And, of course, you can deny ontology all you like, but everyone operates with
one in their mind. It is impossible to do interact with reality and to use
equations without some internal assumption of an ontology, however vague and
unexamined it might be. It is just that the "shut up and calculate" crowd does
not want to discuss it, much like how "very religious" people often do not
want to talk about their religion. They are simply not interested in examining
stuff that may challenge their world views. But it doesn't mean they don't
have an underlying belief.

It is similar to, paraphrasing Bell, how solipists buy life insurance.

The real point of science is to question our assumptions and obtain a better
understanding, often contradicting what we thought was true. In order to do
that, one has to look at what one believes is true. This is what the
investigation of different ontologies is doing. But, as I said, many are not
interested in pursuing that line of thinking and that's fine.

But it is not fine to say it should not be pursued at all or to imply it is
less important or noble. Different aspects of understanding should be pursued
by those who find those aspects enjoyable to pursue.

------
wodenokoto
I've known about schrödingers cat for years, though my physics background is
just high school + the odd popular science book.

It wasn't until a few months ago that I learned on reddit that it isn't an
explanation of quantum physics, but a critique.

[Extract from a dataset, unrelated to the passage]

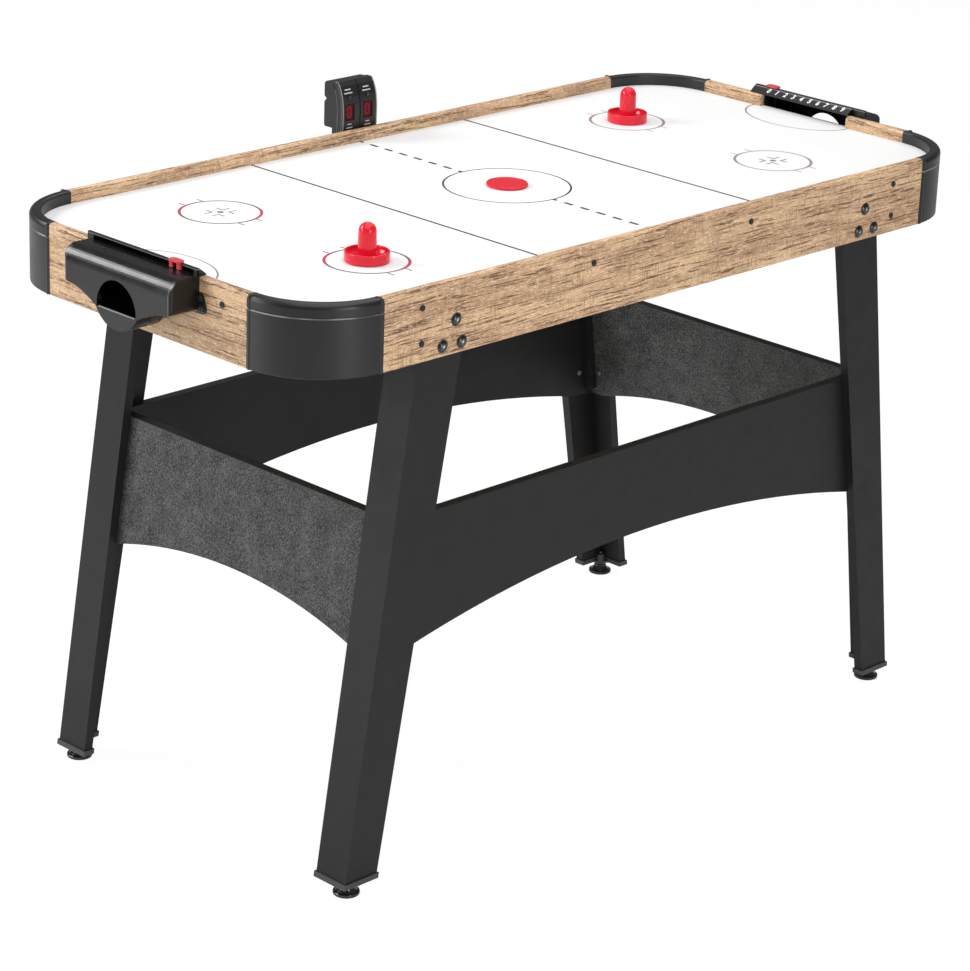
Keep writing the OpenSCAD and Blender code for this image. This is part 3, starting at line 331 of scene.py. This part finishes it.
def makePlayfield():
    look = fieldLook
    material, tree, shader, mm = newMaterial("playfieldCoating", **look["shader"])
    x, y, z = split(tree, mm)
    absX, absY = absolute(tree, x), absolute(tree, y)
    farHalf = above(tree, x, 0.0)
    ink = blendValue(tree, farHalf, look["nearInk"], look["farInk"])

    circle = ringMask(tree, x, y, *look["circle"])
    zoneLines = barMask(tree, minus(tree, absX, look["zoneLine"][0]), y, look["zoneLine"][1], look["lineEnd"])
    phase = calc(tree, "MODULO", minus(tree, absY, look["dashStart"]), look["dashStep"])
    dashes = barMask(tree, minus(tree, phase, look["dash"][0]), x, *look["dash"])
    dashes = times(tree, dashes, above(tree, absY, look["circle"][0]))
    creaseRadius = look["creaseRing"][0]
    creaseU = calc(tree, "DIVIDE", minus(tree, absX, look["creaseMiddle"]), look["crease"][0] / creaseRadius)
    creaseV = calc(tree, "DIVIDE", y, look["crease"][1] / creaseRadius)
    crease = times(tree, ringMask(tree, creaseU, creaseV, *look["creaseRing"]), look["creaseInk"])

    # the four spots, folded onto one
    spotU, spotV = minus(tree, absX, look["spot"][0]), minus(tree, absY, look["spot"][1])
    sideU, sideV = absolute(tree, spotU), absolute(tree, spotV)
    spotRing = ringMask(tree, spotU, spotV, *look["spotCircle"])
    dot = ringMask(tree, spotU, spotV, *look["dot"])
    ticks = barMask(tree, minus(tree, sideU, look["ticks"][0]), minus(tree, sideV, look["ticks"][1]), *look["tick"])
    cornerU, cornerV = minus(tree, sideU, look["corners"][0]), minus(tree, sideV, look["corners"][1])
    along = barMask(tree, minus(tree, cornerU, look["cornerShift"][0]), cornerV, *look["cornerAlong"])
    across = barMask(tree, cornerU, minus(tree, cornerV, look["cornerShift"][1]), *look["cornerAcross"])
    corners = strongest(tree, [along, across])

    # red arcs on two opposite sides of each spot circle, turned the same way on all four
    turnU = minus(tree, x, times(tree, calc(tree, "SIGN", x), look["spot"][0]))
    turnV = minus(tree, y, times(tree, calc(tree, "SIGN", y), look["spot"][1]))
    turn = math.radians(look["arcTurn"])
    lean = plus(tree, times(tree, turnU, math.cos(turn)), times(tree, turnV, math.sin(turn)))
    reach = look["spotCircle"][0] * math.cos(math.radians(look["arcHalfAngle"]))
    arcs = ringMask(tree, turnU, turnV, look["spotCircle"][0], look["arcHalfWidth"])
    red = times(tree, times(tree, arcs, above(tree, absolute(tree, lean), reach)), ink)

    black = strongest(tree, [circle, zoneLines, dashes, crease, times(tree, strongest(tree, [spotRing, ticks]), ink),
                             times(tree, corners, look["cornerInk"]), times(tree, dot, look["dotInk"])])
    cloud = remap(tree, noise(tree, mm, look["cloudSize"], 3.0, 0.5), 0.3, 0.7)
    white = blendColour(tree, cloud, look["white"], tuple(look["cloudShade"] * c for c in look["white"]))
    printed = blendColour(tree, black, white, look["line"])
    printed = blendColour(tree, red, printed, blendColour(tree, farHalf, look["red"], look["farRed"]))
    # the coating and the print are only on the top; edges and underside are bare fibreboard
    topSide = above(tree, z, look["top"])
    bare = blendColour(tree, noise(tree, mm, 1.4, 4.0, 0.7), look["bareDark"], look["bareLight"])
    plug(tree, shader, Base_Color=blendColour(tree, topSide, bare, printed),
         Roughness=blendValue(tree, topSide, look["bareRoughness"], look["roughness"]))
    return material


# bars stand in for the small print: (height, half length, half width)
scorerLook = {
    "colour": (0.0130, 0.0134, 0.0134), "roughness": 0.38, "grain": 0.5, "clouds": 40.0, "contrast": 0.14,
    "bump": 0.10, "shader": {"Specular_IOR_Level": 0.42},
    "middle": 11.5, "pitch": 18.75, "front": 342.0, "ink": (0.50, 0.50, 0.50),
    "bars": ((929.6, 6.0, 0.9), (924.6, 8.4, 0.9), (876.6, 4.2, 0.8), (871.3, 6.4, 0.8)),
    "edgeMiddle": 14, "edge": (34.85, 0.9), "edgeFront": 352.0, "edgeShare": 0.80, "edgeColour": (0.34, 0.34, 0.34),
}


def fromWindow(tree, x):
    # distance from the middle of the nearer of the two windows
    return minus(tree, absolute(tree, minus(tree, x, scorerLook["middle"])), scorerLook["pitch"])


def makeScorerShell():
    look = scorerLook
    material, tree, shader, mm, colour = makeSkin("scorerShell", look)
    x, y, z = split(tree, mm)
    u = fromWindow(tree, x)
    marks = strongest(tree, [barMask(tree, u, minus(tree, z, height), halfLength, halfWidth)
                             for height, halfLength, halfWidth in look["bars"]])
    marks = times(tree, marks, below(tree, y, look["front"]))
    # the floors of the side grooves and the face's side edges catch the light
    edge = lineMask(tree, absolute(tree, minus(tree, x, look["edgeMiddle"])), *look["edge"])
    edge = times(tree, edge, times(tree, below(tree, y, look["edgeFront"]), look["edgeShare"]))
    colour = blendColour(tree, edge, colour, look["edgeColour"])
    plug(tree, shader, Base_Color=blendColour(tree, marks, colour, look["ink"]))
    return material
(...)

This explains why the cat isn't an observer that causes the wave function to
collapse or why the cat isn't dead or alive, but we as outsiders can't know
and thus simply think of it as both until we open the box.

------
cyberferret
I first came across the story when reading Douglas Adams' "Dirk Gently's
Holistic Detective Agency" many decades ago. It spurred me to learn a bit more
about philosophic science.

Now it appears that every man and his cat spouts on about Mr. Schrodinger and
his hapless kitty at the drop of a decayed subatomic particle... Verschränkung
has become pop culture...

------
erikpukinskis
Has anyone written code that can do quantum decoherence of radiation in an
OpenGL fragment shader?

Edit: I'm imagining some kind of subset of QuTiP that could calculate photon
(electron?) states from a wave function, ported to GLSL.

Edit 2: Maybe a Born probability that would draw the interference pattern from
the double slit experiment? Or a reduced density matrix or something? The word
"matrix" makes me think it might be amenable to a GPU, but I don't really know
GLSL or quantum physics.

------
diyseguy
Schrödinger's cat was a zombie